Mr. Scowcroft and Motorola declined to discuss the work of his group, which has become an issue in a lawsuit filed in New York by Motorola against the owners of the telecommunications company. The owners' lawyers have requested documents from Motorola about Mr. Scowcroft's work, but it has so far declined to produce any, a Motorola spokesman said.
Mr. Scowcroft said he was not even aware that Enron's power plant in Turkey was one of the projects raised in meetings with Turkish officials, but defended the bankrupt Houston energy company and its former chairman, Kenneth L. Lay.

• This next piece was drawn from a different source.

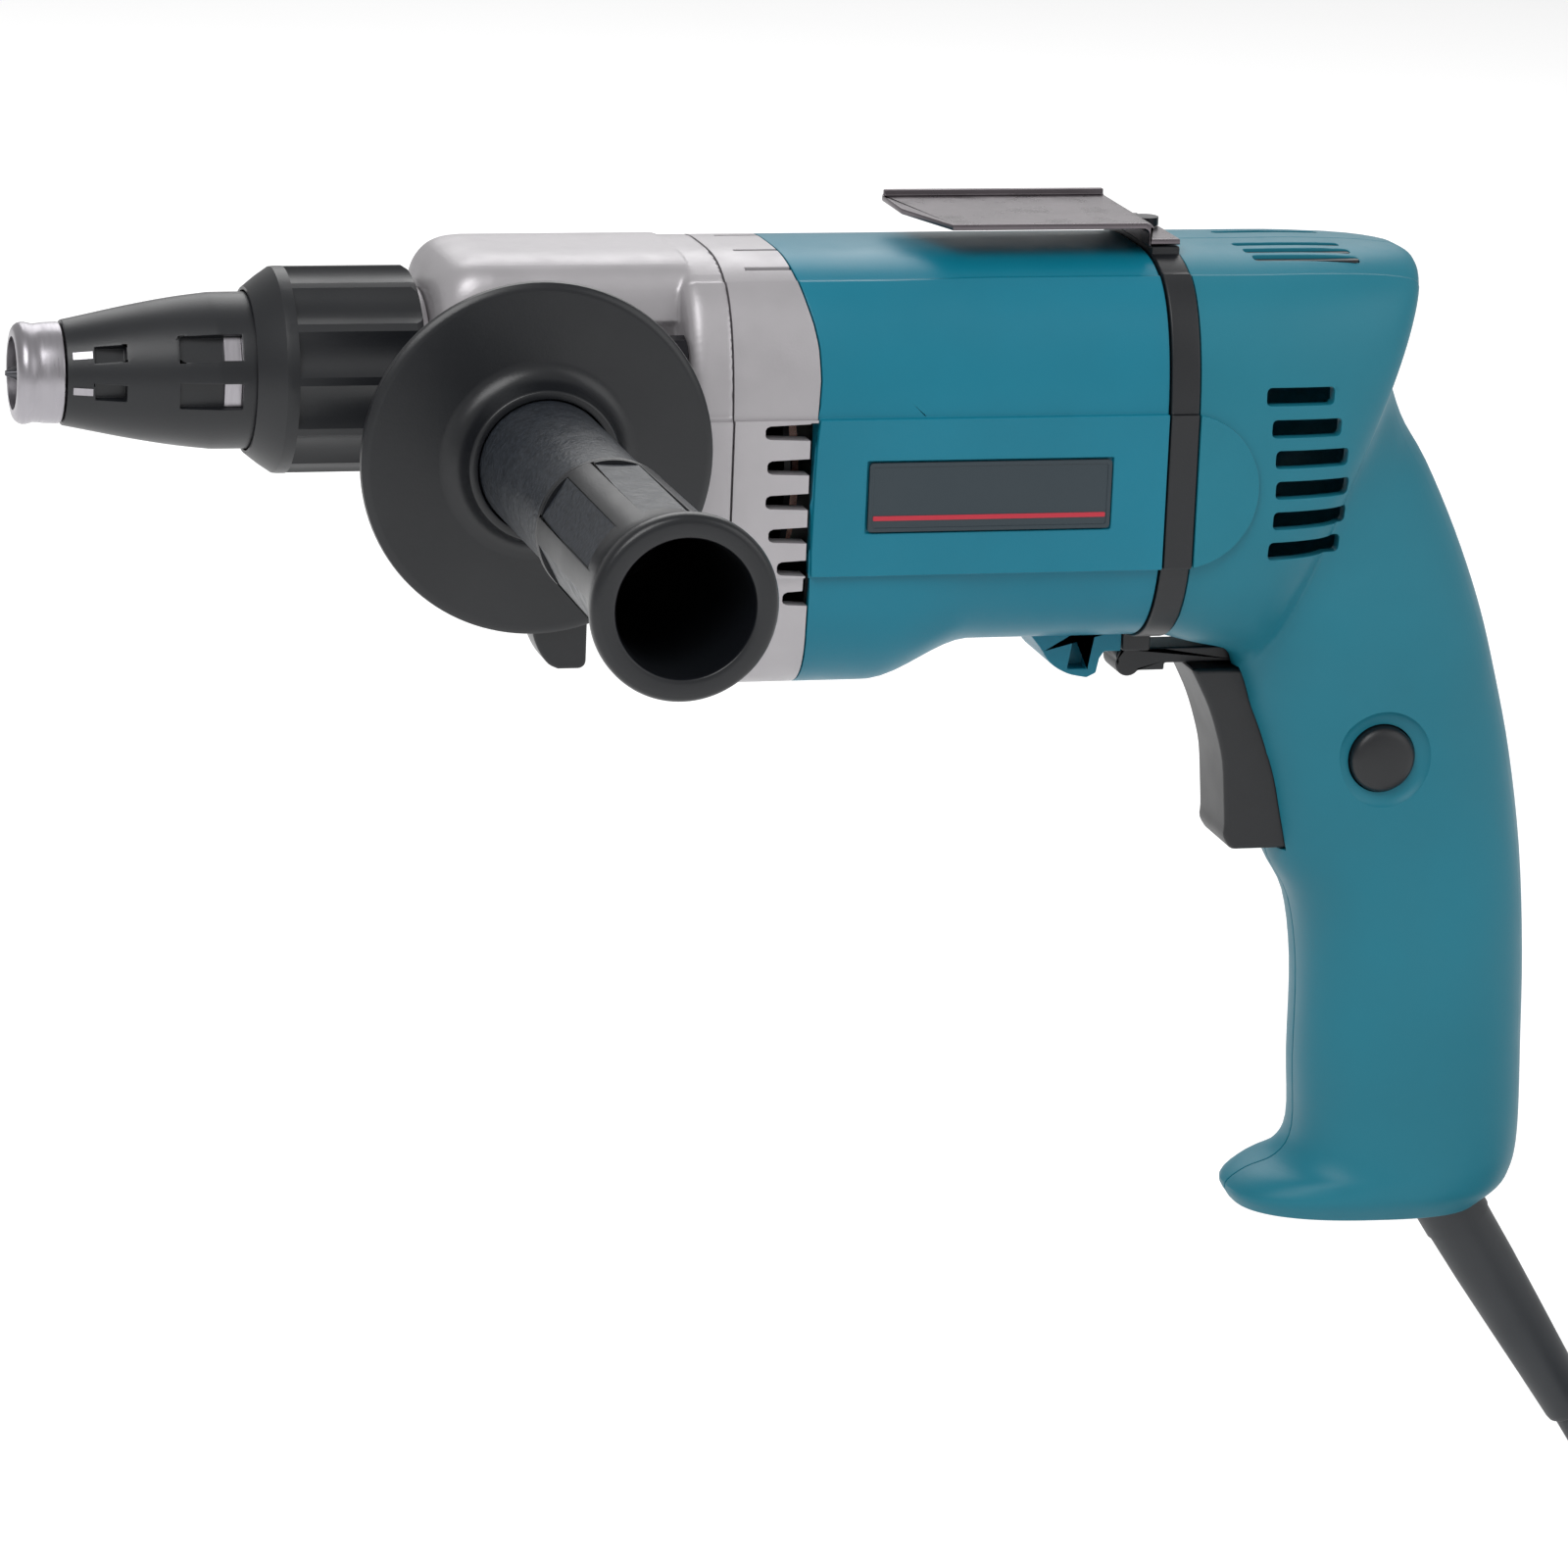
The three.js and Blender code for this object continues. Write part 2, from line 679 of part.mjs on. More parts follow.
// Each row: front place and rear place as shares of the reach and the drop, then half width as a share
const handleShares = [
  [0, 0.378, 0, 0, 1],
  [0.085, 0.388, 0.15, 0, 0.995],
  [0.155, 0.395, 0.335, 0, 0.92],
  [0.19, 0.404, 0.505, 0.004, 0.765],
  [0.2, 0.417, 0.57, 0.014, 0.66],
  [0.21, 0.429, 0.545, 0.048, 0.64],
  [0.222, 0.444, 0.525, 0.108, 0.655],
  [0.233, 0.461, 0.566, 0.164, 0.655],
  [0.25, 0.481, 0.637, 0.213, 0.64],
  [0.267, 0.503, 0.718, 0.283, 0.615],
  [0.29, 0.535, 0.788, 0.357, 0.596],
  [0.312, 0.579, 0.839, 0.429, 0.587],
  [0.336, 0.619, 0.887, 0.51, 0.58],
  [0.392, 0.663, 0.927, 0.607, 0.577],
  [0.421, 0.734, 0.953, 0.715, 0.565],
  [0.427, 0.83, 0.965, 0.813, 0.555],
  [0.435, 0.902, 0.972, 0.882, 0.555],
  [0.4, 0.931, 0.971, 0.921, 0.56],
  [0.327, 0.944, 0.961, 0.944, 0.57],
  [0.281, 0.96, 0.939, 0.962, 0.565],
  [0.3, 0.977, 0.88, 0.983, 0.5],
];

function handlePoint(acrossShare, downShare) {
  return new THREE.Vector3(bandBack + acrossShare * handleReach, 0, barrelTop - downShare * handleDrop);
}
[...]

From 1994 to 1997, Mr. Scowcroft served on the board of Enron Group Power and Pipelines, an Enron affiliate that invested in power plants abroad. In addition, Enron's foundation was an early donor to the Forum for International Policy, a research group set up by Mr. Scowcroft. Mr. Lay is one of the forum's trustees.
"He's a friend," Mr. Scowcroft said of Mr. Lay.
In October 2000, Mr. Scowcroft traveled to China with Irwin Jacobs, chief executive of Qualcomm, the telecommunications company on whose board Mr. Scowcroft serves. They met with China's prime minister, Zhu Rongji. "I think that meeting with Premier Zhu helped, obviously," Dr. Jacobs said.
Qualcomm has agreements to provide technology to China Unicom, the country's second largest telecommunications corporations.
Mr. Scowcroft, and his colleagues and friends, said his continuing involvement in global matters was not driven by money. "I'm not a businessman," he said. "I'm not an entrepreneur. I'm an old man who's just trying to stay active and not vegetate."